Much as I hate finishing a meal, eventually it's time to go to class. On Mondays, Wednesdays, and Fridays, I go from Classical Greek Drama in Translation, to Existentialism. On Tuesdays and Thursdays, Introductory Symbolic Logic and a survey of Modern Drama occupy my thoughts and time. Yesterday in Existentialism, we discussed the nature and possibility of romantic love. Not a quiet class, I assure you! One disillusioned young man commented to the tune of, "In my opinion, romantic love is essentially the public relations agent representing the human soul, placing it in the best possible light." Like most classroom participation, this wasn't provocation for provocation's sake; the student's jarring sentiment set off a discussion that carried five minutes over the end of the period. I'm often late to my next class after Existentialism, and I don't mind a bit.

That Oberlin night life leaves much to be desired is a truism as old as the College itself. The Apollo shows cheap films, the highbrow among us stay busy with Conservatory performances, but really, work or self-entertainment is what most Obies are left with. I usually do a bit of both. And we wonder why Oberlin grads are so likely to get married: this school is about as perfect an incubator of true love, or at least sets the stage for its discovery, as there is. Yet plenty of schools are small and geographically isolated--what makes Oberlin stand out? The idealism so obvious in Oberlin's politics and educational philosophy easily extends to the realm of love and human relationships. Obies seem to follow their hearts with the same tenacity with which they learn and engage their broader worlds.

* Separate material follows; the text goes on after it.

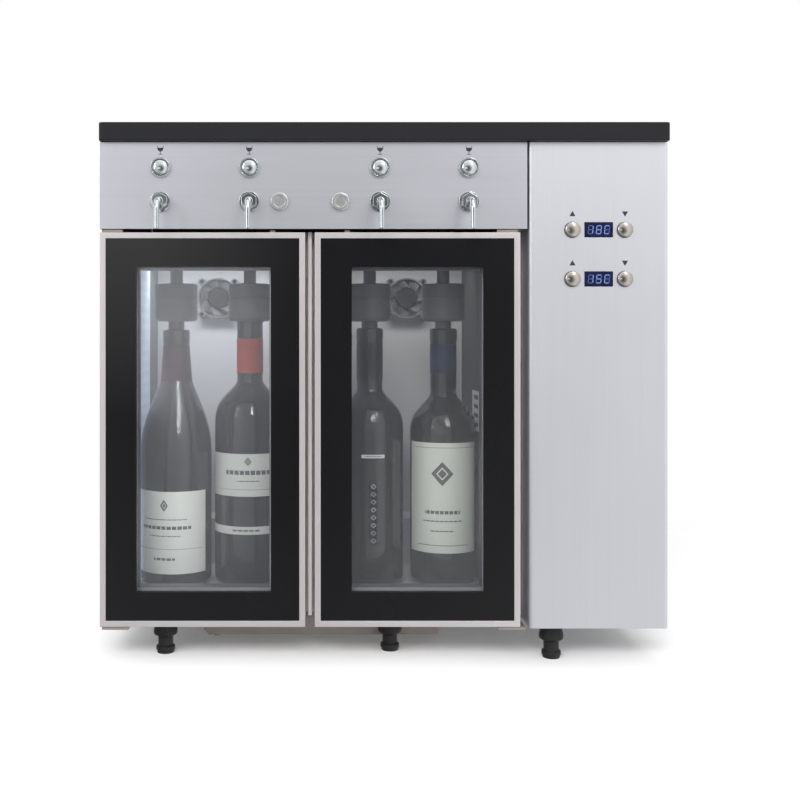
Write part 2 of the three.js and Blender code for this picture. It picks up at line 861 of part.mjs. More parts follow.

Much of this must sound awfully familiar to an Oberlin graduate of any era; at least I hope it does. Why? I'd like to think that much about the Oberlin experience really hasn't changed over the decades. Contemporary concerns and prevailing ambitions do vary by era, and Oberlin is just as influenced by broader social trends as is any other college; we students aren't as aloof from the mainstream as we'd like to think we are, and this sits well with me. I know that what I love about Oberlin has been loved by untold numbers of students earlier. Friendships with professors, having relationships with, and not just knowledge about, the people in my community, a kind of wonderfully contagious optimism so prevalent amongst my fellow students. There just aren't too many places like this. I already miss it.

David Shernoff, a junior at Oberlin, is from Brooklyn, New York.